BR: The CMA's Best Practices team under the leadership of Gordon Wade, John Drake and Kaye Young developed a steering committee comprised of industry leaders from retailers, manufacturers, solution providers, and sales and marketing agencies. This group identified the areas of CatMan 1.0 which needed to be updated, and began the process of inputting data in to each of the areas requiring improvement. The steering committee organized itself into seven different groups, each of which focused on a series of work streams comprising the issues requiring improvement in CatMan 2. We held numerous meetings to identify best practices to create a final draft that includes case studies.
RL: Why was it important to have a consortium of retailers, suppliers and service providers involved in the process?
BR: Credibility. This is a global initiative, so bringing together leading retailers, suppliers and solution providers helped to validate our research and conclusions. Having a diverse group of industries and trade classes represented, along with cross-functional teams, allowed us to develop the CatMan 2.0 approach that we expect to become the gold standard within the CPG industry.
RL: What's left to be done?
BR: E-commerce is an area that will need further attention simply because of the pace of change in the digital world. Ordering products online either for pickup at a brick-and-mortar location or for delivery directly to the home from a remote supplier or from a local retailer is the most rapidly growing shopper behavior in the CPG universe. There is a remarkable dearth of information on best practices in this area, but we are focused on better understanding the complexities. One of the challenges is that online shopping creates major costs on the supply side that also affects the shopper experience on the demand side. CatMan 2.0 will continue to shed light on this current behavior and measured activities once we capture more experience.
RL: It seems we've entered a phase where category management needs to be perpetually upgraded to keep pace with all the different ways retailers and suppliers are serving customers. What is CMA's thinking on this issue?
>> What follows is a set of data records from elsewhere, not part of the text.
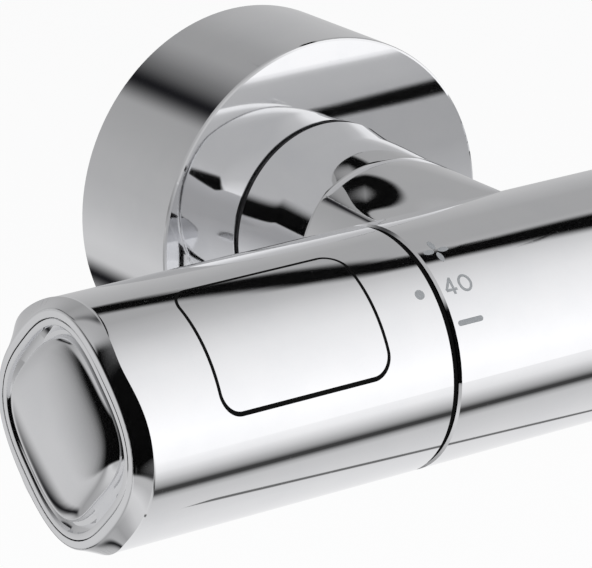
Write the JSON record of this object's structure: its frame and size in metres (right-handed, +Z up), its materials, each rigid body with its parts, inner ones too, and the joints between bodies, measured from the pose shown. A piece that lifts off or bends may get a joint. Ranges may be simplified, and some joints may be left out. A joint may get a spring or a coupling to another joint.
{
  "type": "thermostatic shower valve",
  "caption": "Wall-mounted thermostatic bar valve: chrome bar body on two wall unions, temperature handle at one end, flow handle at the other, both with press buttons.",
  "frame": {"origin": "on the wall plane, midway between the axes of the two union connections", "axes": "+X along the bar towards the flow handle (cold side), +Y into the wall, +Z up"},
  "size_m": [0.3208, 0.1053, 0.0811],
  "materials": {
    "chrome_body": "bright chrome plate over cast brass",
    "chrome_handle": "bright chrome plate on moulded plastic",
    "chrome_cover": "bright chrome plate, drawn sheet",
    "chrome_cap": "bright chrome plate on a moulded cap",
    "brass_inner": "machined brass, bare",
    "rubber_black": "moulded rubber, dull",
    "plastic_black": "moulded glass-filled plastic",
    "plastic_white": "moulded white plastic",
    "steel_spring": "spring steel wire, bright",
    "ceramic_disc": "lapped ceramic, smooth"
  },
  "bodies": {
    "valve": {"body": "chrome_body", "outlet_nipple": "chrome_body", "hot_union_nipple": "brass_inner", "hot_union_nut": "brass_inner", "hot_nut_cover": "chrome_cover", "hot_filter_washer": "rubber_black", "hot_s_union": "brass_inner", "hot_escutcheon": "chrome_cover", "hot_face_ring": "rubber_black", "hot_wall_seal": "rubber_black", "hot_check_housing": "plastic_white", "hot_check_spring": "steel_spring", "cold_union_nipple": "brass_inner", "cold_union_nut": "brass_inner", "cold_nut_cover": "chrome_cover", "cold_filter_washer": "rubber_black", "cold_s_union": "brass_inner", "cold_escutcheon": "chrome_cover", "cold_face_ring": "rubber_black", "cold_wall_seal": "rubber_black", "cold_check_housing": "plastic_white", "cold_check_spring": "steel_spring", "temp_gap_ring": "rubber_black", "temp_stop_ring": "plastic_white", "thermo_bonnet": "brass_inner", "thermo_housing": "plastic_white", "thermo_o_rings": "rubber_black", "thermo_return_spring": "steel_spring", "flow_gap_ring": "rubber_black", "flow_stop_ring": "plastic_white", "headpart_housing": "brass_inner", "fixed_disc": "ceramic_disc", "headpart_seal": "rubber_black", "headpart_o_ring": "rubber_black"},
    "temp_knob": {"temp_handle_sleeve": "chrome_handle", "temp_handle_cap": "chrome_cap", "temp_handle_carrier": "plastic_black", "temp_handle_screw": "steel_spring", "temp_button_spring": "steel_spring", "thermo_spindle": "brass_inner", "thermo_spindle_seal": "rubber_black"},
    "temp_push": {"temp_button": "chrome_handle"},
    "regulator": {"regulating_slide": "plastic_white", "wax_element": "brass_inner", "thermo_pusher": "brass_inner"},
    "flow_knob": {"flow_handle_sleeve": "chrome_handle", "flow_handle_cap": "chrome_cap", "flow_handle_carrier": "plastic_black", "flow_handle_screw": "steel_spring", "flow_button_spring": "steel_spring", "flow_spindle": "brass_inner", "flow_spindle_seal": "rubber_black", "moving_disc": "ceramic_disc"},
    "flow_push": {"flow_button": "chrome_handle"},
    "hot_check": {"hot_check_poppet": "plastic_white"},
    "cold_check": {"cold_check_poppet": "plastic_white"}
  },
  "joints": [
    {"name": "temp_turn", "type": "hinge", "parent": "valve", "child": "temp_knob", "pos_m": [-0.0926, -0.0693, -0.0081], "axis": [1, 0, 0], "range_deg": [-180, 60]},
    {"name": "temp_press", "type": "slide", "parent": "temp_knob", "child": "temp_push", "axis": [0, 0.7071, -0.7071], "range_m": [0, 0.0015], "stiffness_N_per_m": 2000, "deforming": ["temp_button_spring"]},
    {"name": "regulator_travel", "type": "slide", "parent": "valve", "child": "regulator", "axis": [1, 0, 0], "range_m": [-0.00105, 0.0004], "deforming": ["thermo_return_spring"]},
    {"name": "flow_turn", "type": "hinge", "parent": "valve", "child": "flow_knob", "pos_m": [0.0926, -0.0693, -0.0081], "axis": [1, 0, 0], "range_deg": [0, 180]},
    {"name": "flow_press", "type": "slide", "parent": "flow_knob", "child": "flow_push", "axis": [0, 0.7071, -0.7071], "range_m": [0, 0.0015], "stiffness_N_per_m": 2000, "deforming": ["flow_button_spring"]},
    {"name": "hot_check_lift", "type": "slide", "parent": "valve", "child": "hot_check", "axis": [0, -1, 0], "range_m": [0, 0.0025], "stiffness_N_per_m": 150, "deforming": ["hot_check_spring"]},
    {"name": "cold_check_lift", "type": "slide", "parent": "valve", "child": "cold_check", "axis": [0, -1, 0], "range_m": [0, 0.0025], "stiffness_N_per_m": 150, "deforming": ["cold_check_spring"]}
  ],
  "couplings": [
    {"joint": "regulator_travel", "follows": "temp_turn", "m_per_rad": 0.00031831}
  ]
}
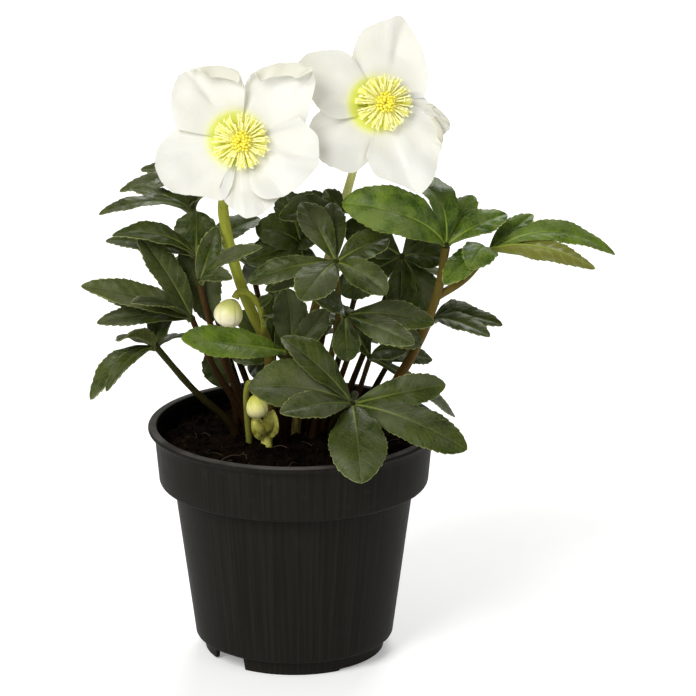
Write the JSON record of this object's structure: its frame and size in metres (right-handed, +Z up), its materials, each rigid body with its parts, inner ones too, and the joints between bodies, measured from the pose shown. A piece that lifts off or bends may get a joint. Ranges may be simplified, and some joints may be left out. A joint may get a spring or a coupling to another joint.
{
  "type": "potted christmas rose",
  "caption": "Christmas rose plant with two open white blooms, nodding buds and toothed dark leaves, standing in a round black nursery pot filled with soil.",
  "frame": {"origin": "centre of the pot's underside, on the plane the pot stands on", "axes": "+Z up, from the pot to the blooms; -Y the side that both blooms face; +X to the right seen from that side"},
  "size_m": [0.2353, 0.1636, 0.292],
  "materials": {
    "pot": "matt charcoal black with faint streaks",
    "soil": "dark crumbly potting soil with a few pale fibres",
    "leaf": "dark green, leathery, with a soft sheen and paler veins",
    "young_leaf": "brighter green, leathery, with a soft sheen",
    "stalk": "reddish brown, finely spotted",
    "stem": "pale olive green, fleshy",
    "sepal": "warm white, satin, faintly veined",
    "nectary": "yellow green, satin",
    "stamen": "pale yellow, powdery",
    "bud": "pale yellow green, satin"
  },
  "bodies": {
    "root": {"pot": "pot", "soil": "soil", "leaf_front": "leaf", "leaf_front_left": "young_leaf", "leaf_dark_middle": "leaf", "leaf_middle": "leaf", "leaf_lower_middle": "leaf", "leaf_left": "leaf", "leaf_left_high": "leaf", "leaf_left_arching": "leaf", "leaf_left_top": "leaf", "leaf_left_inner": "leaf", "leaf_lower_left": "leaf", "leaf_top_middle": "leaf", "leaf_inner": "leaf", "leaf_deep_left": "leaf", "leaf_right_high": "young_leaf", "leaf_right_tip": "young_leaf", "leaf_right_inner": "leaf", "leaf_lower_right": "leaf", "leaf_right_low": "leaf", "leaf_left_low": "leaf", "leaf_back_left": "leaf", "leaf_back_right": "leaf", "leaf_back_low": "leaf", "stalk_front": "stalk", "stalk_front_left": "stalk", "stalk_dark_middle": "stalk", "stalk_middle": "stalk", "stalk_lower_middle": "stalk", "stalk_left": "stalk", "stalk_left_high": "stalk", "stalk_left_arching": "stalk", "stalk_left_top": "stalk", "stalk_left_inner": "stalk", "stalk_lower_left": "stalk", "stalk_top_middle": "stalk", "stalk_inner": "stalk", "stalk_deep_left": "stalk", "stalk_right_high": "stalk", "stalk_right_inner": "stalk", "stalk_lower_right": "stalk", "stalk_right_low": "stalk", "stalk_left_low": "stalk", "stalk_back_left": "stalk", "stalk_back_right": "stalk", "stalk_back_low": "stalk", "bloom_1_sepals": "sepal", "bloom_1_nectaries": "nectary", "bloom_1_stamens": "stamen", "bloom_2_sepals": "sepal", "bloom_2_nectaries": "nectary", "bloom_2_stamens": "stamen", "stem_bloom_1": "stem", "stem_bloom_2": "stem", "stem_bud_2": "stem", "young_shoot": "stem", "bud_1": "bud", "bud_2": "bud"}
  },
  "joints": []
}
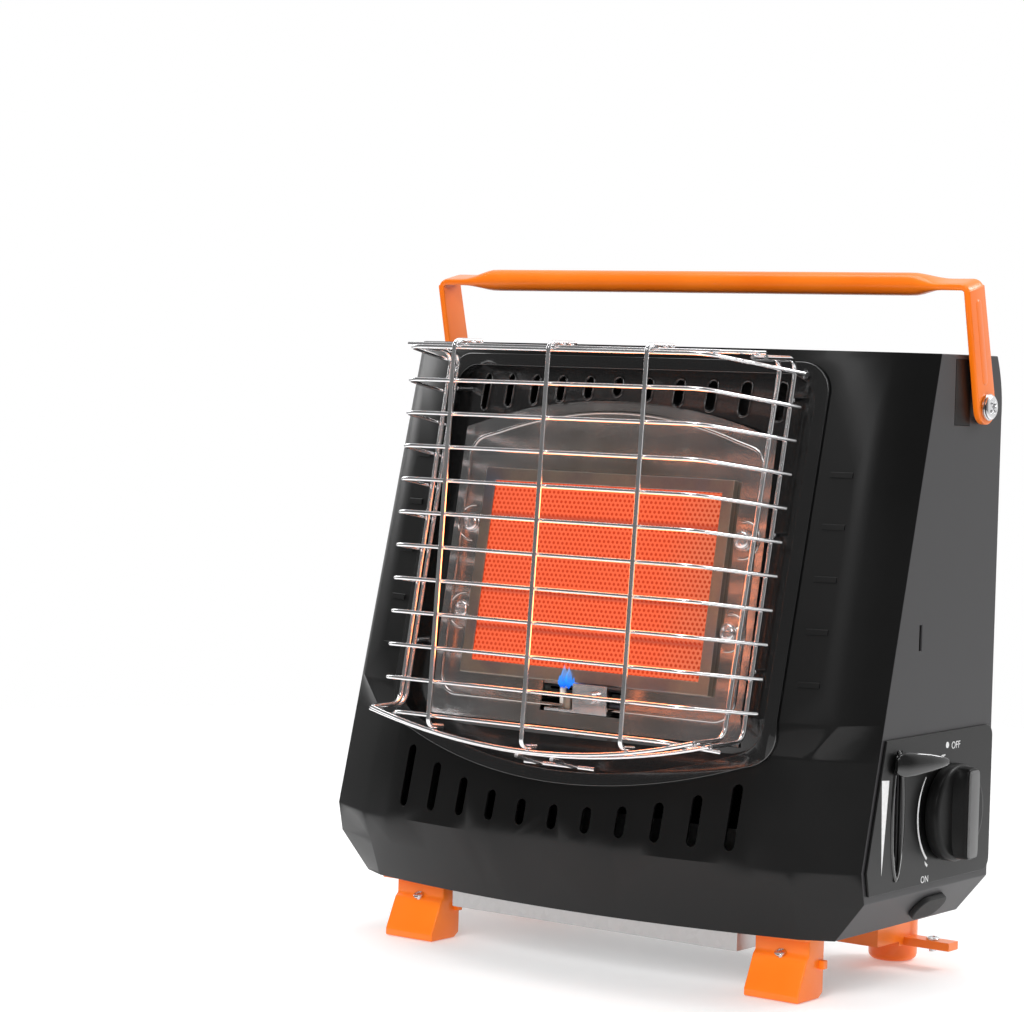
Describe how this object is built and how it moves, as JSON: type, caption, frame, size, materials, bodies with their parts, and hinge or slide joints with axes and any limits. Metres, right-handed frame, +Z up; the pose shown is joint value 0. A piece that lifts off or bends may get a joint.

BR: The Category Management Association's release of CatMan 2.0 is the most significant achievement within the category management discipline over the past 25 years. We are committed to continuing to deliver annual updates and enhancements to CatMan 2.0 processes in order to support the needs of retailers, suppliers, and solution providers within the ever-changing retail environment. One of the ways we've done that is with the development of a global certification program for both retailers and suppliers. To date, this certification has been achieved by more than 3,000 people who have demonstrated subject matter expertise, and who either meet or exceed industry professional standards.